→ **Supplied entries**
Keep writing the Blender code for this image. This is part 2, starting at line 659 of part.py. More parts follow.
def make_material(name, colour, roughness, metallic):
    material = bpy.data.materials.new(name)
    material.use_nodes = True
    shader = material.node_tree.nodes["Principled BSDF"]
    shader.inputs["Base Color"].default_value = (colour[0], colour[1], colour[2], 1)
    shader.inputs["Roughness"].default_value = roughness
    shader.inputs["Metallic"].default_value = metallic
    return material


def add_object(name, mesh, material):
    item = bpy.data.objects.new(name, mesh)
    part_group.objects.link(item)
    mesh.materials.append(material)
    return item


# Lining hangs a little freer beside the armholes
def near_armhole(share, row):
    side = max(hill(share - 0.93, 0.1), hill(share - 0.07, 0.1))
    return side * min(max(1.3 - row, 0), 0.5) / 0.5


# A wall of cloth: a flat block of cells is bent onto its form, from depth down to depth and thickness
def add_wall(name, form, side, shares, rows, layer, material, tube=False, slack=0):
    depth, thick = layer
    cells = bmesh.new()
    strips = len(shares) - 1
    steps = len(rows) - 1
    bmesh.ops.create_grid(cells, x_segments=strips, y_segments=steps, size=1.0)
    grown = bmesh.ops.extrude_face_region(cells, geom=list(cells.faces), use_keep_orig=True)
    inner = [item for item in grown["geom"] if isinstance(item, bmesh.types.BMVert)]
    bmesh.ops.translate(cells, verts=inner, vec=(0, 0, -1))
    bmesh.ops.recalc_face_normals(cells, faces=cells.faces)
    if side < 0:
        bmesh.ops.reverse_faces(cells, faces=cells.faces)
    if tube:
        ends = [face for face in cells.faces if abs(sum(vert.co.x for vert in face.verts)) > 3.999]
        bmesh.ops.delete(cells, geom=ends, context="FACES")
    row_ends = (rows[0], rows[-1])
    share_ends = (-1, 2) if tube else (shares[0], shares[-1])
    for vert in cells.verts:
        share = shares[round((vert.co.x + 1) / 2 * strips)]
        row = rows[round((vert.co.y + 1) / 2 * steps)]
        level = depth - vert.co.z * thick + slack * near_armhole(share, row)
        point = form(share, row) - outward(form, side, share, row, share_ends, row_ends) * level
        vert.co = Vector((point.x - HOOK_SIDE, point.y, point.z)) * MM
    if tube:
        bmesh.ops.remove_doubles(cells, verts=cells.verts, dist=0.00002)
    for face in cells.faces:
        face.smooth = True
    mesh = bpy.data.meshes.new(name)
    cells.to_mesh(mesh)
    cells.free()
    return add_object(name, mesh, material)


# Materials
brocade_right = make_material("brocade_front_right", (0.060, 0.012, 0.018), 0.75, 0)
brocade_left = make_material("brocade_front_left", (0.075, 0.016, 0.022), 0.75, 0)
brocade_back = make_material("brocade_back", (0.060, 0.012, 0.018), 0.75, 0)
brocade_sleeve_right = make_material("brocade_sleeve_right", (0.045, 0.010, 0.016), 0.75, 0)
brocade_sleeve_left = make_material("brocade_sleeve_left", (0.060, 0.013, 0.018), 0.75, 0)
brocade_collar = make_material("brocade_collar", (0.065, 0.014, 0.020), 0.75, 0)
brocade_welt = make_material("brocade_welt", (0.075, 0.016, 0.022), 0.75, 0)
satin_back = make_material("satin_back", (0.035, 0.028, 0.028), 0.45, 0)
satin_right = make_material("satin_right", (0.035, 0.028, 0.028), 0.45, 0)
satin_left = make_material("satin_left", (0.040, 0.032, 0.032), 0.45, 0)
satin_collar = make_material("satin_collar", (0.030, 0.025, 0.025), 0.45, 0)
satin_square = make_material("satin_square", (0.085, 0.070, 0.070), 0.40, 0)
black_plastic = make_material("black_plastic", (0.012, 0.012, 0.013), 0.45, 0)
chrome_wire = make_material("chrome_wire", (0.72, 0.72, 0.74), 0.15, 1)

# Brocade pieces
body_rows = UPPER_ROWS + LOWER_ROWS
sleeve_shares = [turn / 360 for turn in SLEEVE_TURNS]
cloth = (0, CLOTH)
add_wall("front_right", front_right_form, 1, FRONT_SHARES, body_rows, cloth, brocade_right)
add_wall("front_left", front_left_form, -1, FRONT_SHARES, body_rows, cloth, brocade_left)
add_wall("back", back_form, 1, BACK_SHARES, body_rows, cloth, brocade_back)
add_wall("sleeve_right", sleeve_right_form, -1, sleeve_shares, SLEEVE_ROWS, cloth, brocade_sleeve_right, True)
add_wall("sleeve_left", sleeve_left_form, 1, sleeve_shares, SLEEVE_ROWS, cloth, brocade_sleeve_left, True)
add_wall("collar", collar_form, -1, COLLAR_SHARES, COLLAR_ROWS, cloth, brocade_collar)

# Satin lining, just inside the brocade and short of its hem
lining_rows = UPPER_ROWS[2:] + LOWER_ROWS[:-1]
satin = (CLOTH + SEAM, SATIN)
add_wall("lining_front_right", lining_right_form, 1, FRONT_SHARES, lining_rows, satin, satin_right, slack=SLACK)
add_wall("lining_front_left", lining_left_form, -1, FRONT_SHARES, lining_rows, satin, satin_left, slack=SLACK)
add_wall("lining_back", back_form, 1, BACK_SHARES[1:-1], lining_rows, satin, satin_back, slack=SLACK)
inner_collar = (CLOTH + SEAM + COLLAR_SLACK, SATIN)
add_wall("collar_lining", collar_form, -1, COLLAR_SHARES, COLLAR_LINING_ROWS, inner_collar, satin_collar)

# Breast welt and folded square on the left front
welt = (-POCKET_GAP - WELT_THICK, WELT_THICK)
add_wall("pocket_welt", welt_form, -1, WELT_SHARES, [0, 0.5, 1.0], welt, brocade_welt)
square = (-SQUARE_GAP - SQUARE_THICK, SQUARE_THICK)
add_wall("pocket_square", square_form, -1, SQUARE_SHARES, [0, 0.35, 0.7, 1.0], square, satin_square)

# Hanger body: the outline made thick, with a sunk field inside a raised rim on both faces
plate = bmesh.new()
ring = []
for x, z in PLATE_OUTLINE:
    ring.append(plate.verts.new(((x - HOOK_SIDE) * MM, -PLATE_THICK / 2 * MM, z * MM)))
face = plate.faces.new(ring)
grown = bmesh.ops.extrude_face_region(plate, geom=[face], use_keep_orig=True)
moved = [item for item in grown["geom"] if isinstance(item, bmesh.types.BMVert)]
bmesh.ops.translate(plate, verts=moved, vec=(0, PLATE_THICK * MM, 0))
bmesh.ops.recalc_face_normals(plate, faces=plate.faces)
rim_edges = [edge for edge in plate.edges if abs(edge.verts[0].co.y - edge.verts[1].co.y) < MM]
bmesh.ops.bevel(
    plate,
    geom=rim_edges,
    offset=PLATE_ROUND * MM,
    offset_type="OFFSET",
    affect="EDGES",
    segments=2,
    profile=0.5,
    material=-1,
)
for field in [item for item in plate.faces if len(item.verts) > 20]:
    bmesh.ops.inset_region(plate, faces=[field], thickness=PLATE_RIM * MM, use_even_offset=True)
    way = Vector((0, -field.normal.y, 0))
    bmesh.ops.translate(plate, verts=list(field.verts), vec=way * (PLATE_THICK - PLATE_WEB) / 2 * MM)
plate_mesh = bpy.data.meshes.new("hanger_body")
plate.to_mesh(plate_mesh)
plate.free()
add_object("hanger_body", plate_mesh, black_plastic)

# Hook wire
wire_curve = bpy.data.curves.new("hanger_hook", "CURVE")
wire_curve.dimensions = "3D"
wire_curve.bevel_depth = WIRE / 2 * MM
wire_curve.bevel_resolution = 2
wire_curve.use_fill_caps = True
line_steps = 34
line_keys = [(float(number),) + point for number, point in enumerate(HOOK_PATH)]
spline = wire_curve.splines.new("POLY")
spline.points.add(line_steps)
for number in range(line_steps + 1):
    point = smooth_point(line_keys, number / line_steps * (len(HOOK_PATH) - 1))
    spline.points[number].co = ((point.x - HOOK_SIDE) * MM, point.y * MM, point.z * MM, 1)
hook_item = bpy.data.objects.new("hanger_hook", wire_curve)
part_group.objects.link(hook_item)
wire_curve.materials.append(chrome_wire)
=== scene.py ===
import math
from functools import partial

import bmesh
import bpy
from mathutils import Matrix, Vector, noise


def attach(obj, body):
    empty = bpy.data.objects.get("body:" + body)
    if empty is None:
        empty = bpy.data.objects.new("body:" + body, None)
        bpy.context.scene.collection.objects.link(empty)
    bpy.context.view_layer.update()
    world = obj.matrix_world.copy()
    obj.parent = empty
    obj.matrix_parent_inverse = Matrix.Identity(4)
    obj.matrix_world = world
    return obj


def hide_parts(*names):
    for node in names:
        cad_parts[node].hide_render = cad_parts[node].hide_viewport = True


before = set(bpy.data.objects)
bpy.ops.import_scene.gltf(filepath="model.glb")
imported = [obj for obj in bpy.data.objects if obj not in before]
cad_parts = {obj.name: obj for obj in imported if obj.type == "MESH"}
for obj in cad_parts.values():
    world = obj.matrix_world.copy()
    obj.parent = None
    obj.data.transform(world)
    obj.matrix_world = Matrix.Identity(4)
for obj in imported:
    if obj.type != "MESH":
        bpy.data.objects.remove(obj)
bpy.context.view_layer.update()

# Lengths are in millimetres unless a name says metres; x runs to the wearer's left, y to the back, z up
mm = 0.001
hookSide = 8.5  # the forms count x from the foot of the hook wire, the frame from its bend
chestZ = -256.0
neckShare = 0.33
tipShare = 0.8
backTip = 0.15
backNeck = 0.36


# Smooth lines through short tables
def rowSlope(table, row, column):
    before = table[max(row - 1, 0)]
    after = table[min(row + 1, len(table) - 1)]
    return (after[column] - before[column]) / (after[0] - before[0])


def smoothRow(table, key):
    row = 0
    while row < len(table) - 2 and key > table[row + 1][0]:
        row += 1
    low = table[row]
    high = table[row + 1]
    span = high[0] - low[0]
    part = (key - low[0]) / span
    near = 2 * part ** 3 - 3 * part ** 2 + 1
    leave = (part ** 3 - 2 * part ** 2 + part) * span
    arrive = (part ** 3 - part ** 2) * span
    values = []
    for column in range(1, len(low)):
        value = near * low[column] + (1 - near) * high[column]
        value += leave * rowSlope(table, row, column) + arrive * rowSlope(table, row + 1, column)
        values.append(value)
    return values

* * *

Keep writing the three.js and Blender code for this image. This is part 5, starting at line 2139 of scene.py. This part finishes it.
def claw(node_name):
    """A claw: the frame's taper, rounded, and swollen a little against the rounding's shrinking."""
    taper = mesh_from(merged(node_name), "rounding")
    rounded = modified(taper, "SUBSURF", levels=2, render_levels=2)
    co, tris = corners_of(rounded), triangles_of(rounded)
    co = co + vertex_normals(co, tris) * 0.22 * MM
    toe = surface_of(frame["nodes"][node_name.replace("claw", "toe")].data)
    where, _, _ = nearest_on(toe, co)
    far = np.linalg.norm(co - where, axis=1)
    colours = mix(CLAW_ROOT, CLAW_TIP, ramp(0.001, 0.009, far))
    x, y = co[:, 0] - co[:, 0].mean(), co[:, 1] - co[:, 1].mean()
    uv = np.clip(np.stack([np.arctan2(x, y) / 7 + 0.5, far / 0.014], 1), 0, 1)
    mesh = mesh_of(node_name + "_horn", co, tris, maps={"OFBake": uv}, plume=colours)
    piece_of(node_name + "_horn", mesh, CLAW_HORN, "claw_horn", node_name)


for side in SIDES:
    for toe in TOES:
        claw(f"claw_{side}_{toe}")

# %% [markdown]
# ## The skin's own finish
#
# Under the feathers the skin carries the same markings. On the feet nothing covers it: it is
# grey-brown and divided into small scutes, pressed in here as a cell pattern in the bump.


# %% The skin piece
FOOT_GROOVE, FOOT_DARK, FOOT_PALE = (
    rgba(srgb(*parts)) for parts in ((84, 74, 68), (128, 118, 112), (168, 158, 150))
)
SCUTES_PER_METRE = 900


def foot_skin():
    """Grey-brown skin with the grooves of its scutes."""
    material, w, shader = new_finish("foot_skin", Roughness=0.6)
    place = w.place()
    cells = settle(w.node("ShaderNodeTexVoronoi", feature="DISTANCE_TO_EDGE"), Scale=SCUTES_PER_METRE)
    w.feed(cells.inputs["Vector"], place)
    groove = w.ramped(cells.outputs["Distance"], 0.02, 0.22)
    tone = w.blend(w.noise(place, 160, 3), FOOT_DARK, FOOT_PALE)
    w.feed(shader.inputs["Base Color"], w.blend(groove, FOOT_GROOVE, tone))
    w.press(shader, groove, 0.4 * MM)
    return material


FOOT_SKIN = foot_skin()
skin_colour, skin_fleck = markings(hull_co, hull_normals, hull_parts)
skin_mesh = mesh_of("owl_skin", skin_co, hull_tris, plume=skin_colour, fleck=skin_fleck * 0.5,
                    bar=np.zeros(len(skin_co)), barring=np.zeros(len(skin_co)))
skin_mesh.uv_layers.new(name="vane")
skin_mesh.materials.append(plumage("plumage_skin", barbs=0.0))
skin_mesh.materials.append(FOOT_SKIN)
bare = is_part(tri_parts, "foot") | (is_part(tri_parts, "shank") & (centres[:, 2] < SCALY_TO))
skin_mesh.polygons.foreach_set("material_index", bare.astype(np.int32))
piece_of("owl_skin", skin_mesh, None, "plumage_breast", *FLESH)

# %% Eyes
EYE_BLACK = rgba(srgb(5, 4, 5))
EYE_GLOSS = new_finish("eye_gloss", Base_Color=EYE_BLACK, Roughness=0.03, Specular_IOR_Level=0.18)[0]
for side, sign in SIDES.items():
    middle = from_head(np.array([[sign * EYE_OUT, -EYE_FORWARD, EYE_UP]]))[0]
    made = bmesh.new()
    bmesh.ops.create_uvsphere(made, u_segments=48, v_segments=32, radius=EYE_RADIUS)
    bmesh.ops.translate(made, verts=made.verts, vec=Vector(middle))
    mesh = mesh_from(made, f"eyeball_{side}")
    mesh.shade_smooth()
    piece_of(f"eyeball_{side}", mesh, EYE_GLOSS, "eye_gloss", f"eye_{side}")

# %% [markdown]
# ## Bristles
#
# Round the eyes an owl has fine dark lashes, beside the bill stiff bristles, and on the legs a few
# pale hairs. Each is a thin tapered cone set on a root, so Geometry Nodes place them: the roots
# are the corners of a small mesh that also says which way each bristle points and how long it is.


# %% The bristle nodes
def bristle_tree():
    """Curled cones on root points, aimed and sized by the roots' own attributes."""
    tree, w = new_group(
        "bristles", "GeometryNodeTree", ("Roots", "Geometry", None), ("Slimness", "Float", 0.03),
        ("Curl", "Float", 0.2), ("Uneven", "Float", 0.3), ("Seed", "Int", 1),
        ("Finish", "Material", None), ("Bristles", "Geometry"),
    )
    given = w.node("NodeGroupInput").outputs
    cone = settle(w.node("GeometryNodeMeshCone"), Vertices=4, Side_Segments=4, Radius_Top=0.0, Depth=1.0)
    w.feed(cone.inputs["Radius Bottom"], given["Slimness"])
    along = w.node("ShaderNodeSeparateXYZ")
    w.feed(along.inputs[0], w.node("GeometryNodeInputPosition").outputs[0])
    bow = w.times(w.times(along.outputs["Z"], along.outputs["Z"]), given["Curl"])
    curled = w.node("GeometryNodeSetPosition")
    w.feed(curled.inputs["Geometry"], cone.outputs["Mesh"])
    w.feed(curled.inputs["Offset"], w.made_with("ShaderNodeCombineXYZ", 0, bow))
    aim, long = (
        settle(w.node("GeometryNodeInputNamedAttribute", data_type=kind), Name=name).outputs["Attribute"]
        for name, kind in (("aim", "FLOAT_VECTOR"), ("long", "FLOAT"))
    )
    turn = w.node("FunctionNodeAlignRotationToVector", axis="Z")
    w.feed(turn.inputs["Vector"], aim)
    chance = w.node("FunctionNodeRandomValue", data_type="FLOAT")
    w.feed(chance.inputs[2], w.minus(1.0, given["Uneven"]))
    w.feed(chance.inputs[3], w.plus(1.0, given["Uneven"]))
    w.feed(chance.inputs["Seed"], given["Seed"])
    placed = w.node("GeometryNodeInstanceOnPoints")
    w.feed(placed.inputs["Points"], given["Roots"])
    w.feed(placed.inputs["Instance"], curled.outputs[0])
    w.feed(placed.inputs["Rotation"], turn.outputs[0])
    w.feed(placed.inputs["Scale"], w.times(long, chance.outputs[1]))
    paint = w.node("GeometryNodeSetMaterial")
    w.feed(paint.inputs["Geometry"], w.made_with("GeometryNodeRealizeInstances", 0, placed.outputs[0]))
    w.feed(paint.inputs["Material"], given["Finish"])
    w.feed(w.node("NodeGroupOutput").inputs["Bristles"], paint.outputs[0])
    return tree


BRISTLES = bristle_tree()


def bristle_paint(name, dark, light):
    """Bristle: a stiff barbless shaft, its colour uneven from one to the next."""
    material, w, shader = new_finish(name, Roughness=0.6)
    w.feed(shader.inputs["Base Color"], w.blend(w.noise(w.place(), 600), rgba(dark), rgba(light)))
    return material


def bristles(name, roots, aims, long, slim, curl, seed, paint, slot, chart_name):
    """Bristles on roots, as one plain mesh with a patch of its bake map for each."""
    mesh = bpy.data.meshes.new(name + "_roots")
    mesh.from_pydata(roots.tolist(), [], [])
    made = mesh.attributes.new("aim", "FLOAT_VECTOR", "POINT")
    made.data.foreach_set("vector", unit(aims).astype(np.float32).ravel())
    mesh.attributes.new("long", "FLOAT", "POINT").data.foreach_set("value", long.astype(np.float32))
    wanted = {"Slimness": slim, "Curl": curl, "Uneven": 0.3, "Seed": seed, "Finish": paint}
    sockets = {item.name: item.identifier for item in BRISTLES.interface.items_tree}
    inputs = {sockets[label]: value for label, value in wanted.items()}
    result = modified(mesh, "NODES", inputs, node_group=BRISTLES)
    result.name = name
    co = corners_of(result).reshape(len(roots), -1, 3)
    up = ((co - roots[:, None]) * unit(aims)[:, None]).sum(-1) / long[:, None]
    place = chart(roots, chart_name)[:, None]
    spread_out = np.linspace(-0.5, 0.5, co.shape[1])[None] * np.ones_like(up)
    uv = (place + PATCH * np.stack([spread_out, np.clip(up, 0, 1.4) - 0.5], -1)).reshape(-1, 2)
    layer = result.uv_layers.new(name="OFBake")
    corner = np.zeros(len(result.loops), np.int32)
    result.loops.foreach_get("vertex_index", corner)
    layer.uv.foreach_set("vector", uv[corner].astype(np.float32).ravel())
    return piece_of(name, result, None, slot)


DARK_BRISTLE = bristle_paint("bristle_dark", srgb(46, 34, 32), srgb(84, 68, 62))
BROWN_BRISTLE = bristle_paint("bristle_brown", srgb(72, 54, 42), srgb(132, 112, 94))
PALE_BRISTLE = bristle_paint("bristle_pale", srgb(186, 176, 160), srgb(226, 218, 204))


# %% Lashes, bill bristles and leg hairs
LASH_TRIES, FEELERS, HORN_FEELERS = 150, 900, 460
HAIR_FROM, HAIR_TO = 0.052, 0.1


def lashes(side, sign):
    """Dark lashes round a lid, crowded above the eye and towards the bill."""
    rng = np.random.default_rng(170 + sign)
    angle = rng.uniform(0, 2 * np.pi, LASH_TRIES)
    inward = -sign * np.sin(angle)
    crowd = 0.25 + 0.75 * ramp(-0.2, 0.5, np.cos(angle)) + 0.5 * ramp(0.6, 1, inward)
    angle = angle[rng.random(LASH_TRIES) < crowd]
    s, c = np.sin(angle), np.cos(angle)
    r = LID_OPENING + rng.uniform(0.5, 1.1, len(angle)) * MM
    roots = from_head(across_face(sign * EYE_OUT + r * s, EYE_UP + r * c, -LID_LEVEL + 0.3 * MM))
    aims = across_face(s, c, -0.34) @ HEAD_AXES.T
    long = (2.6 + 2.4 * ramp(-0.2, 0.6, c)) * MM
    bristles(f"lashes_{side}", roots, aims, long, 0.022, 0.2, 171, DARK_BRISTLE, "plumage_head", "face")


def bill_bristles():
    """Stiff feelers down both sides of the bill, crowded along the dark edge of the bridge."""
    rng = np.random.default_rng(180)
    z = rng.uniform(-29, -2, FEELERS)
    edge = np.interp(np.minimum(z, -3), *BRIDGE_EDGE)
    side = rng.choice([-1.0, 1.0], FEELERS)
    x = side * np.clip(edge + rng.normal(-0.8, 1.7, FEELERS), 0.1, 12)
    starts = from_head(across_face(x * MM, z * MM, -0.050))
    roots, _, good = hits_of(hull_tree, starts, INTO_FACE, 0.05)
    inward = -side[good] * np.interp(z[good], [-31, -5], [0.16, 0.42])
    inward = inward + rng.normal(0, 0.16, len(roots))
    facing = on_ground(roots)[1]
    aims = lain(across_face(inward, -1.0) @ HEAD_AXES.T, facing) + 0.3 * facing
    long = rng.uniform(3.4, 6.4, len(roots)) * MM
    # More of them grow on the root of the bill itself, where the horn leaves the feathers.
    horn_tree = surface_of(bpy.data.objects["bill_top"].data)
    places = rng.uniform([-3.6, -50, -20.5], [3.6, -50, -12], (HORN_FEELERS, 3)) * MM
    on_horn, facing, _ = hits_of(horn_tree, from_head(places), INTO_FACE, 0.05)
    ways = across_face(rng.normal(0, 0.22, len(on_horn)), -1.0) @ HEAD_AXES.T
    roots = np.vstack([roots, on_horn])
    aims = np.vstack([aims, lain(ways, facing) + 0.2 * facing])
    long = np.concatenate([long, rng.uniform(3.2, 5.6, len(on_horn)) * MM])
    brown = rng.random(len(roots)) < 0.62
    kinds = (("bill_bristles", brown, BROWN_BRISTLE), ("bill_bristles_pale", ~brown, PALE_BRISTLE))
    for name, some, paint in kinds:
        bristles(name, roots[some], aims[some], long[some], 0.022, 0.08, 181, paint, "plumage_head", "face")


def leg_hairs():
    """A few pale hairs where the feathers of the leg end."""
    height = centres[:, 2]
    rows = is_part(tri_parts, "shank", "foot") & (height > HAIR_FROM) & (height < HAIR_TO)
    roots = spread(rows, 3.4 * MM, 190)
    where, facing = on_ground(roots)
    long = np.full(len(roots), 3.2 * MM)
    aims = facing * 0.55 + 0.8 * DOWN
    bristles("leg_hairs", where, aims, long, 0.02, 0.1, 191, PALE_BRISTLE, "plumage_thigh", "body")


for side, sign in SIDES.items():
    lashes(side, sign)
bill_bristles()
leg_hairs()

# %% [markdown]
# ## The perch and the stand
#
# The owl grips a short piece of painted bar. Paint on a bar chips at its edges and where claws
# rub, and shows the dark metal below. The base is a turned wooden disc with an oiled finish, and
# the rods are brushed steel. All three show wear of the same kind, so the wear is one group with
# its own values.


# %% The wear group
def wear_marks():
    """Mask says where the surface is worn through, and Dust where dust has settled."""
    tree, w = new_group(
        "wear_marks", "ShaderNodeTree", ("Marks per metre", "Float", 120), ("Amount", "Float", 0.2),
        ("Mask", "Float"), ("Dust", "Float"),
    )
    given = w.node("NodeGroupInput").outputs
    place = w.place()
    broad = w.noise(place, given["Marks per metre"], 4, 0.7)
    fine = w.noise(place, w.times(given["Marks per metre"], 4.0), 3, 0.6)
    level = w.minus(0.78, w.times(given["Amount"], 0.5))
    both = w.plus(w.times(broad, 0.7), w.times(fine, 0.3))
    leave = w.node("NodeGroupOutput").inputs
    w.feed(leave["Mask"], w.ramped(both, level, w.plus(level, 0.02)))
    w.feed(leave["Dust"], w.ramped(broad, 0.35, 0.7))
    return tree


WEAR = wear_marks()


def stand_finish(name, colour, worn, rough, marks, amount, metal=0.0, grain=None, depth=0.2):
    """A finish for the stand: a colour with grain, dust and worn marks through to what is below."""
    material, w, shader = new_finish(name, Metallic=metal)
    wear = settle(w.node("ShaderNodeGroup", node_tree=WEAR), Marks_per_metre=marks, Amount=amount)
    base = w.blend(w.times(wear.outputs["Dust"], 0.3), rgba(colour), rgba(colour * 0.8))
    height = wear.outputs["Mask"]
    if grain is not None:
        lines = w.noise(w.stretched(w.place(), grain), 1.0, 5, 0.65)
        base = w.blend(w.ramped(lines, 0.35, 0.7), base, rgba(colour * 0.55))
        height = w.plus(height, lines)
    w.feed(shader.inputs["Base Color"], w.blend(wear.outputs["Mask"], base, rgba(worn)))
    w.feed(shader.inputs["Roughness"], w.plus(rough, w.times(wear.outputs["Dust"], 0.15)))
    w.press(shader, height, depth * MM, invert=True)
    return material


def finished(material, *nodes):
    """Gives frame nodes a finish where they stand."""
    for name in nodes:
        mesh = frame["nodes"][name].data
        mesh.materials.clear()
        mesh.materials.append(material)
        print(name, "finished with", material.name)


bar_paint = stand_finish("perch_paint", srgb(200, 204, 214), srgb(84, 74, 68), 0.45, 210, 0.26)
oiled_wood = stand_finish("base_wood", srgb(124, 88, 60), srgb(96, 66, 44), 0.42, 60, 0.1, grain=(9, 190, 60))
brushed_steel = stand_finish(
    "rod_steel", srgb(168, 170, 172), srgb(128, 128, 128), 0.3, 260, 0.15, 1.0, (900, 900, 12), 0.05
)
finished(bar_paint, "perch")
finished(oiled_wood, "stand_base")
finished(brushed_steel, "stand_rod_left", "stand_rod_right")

→ **Aim of the exercise**
Give back exactly the lines from the line that has "for node in" to the line that has "in imported if", both included, and leave out all others.

→ **Full response**
    for node in names:
        cad_parts[node].hide_render = cad_parts[node].hide_viewport = True


before = set(bpy.data.objects)
bpy.ops.import_scene.gltf(filepath="model.glb")
imported = [obj for obj in bpy.data.objects if obj not in before]
cad_parts = {obj.name: obj for obj in imported if obj.type == "MESH"}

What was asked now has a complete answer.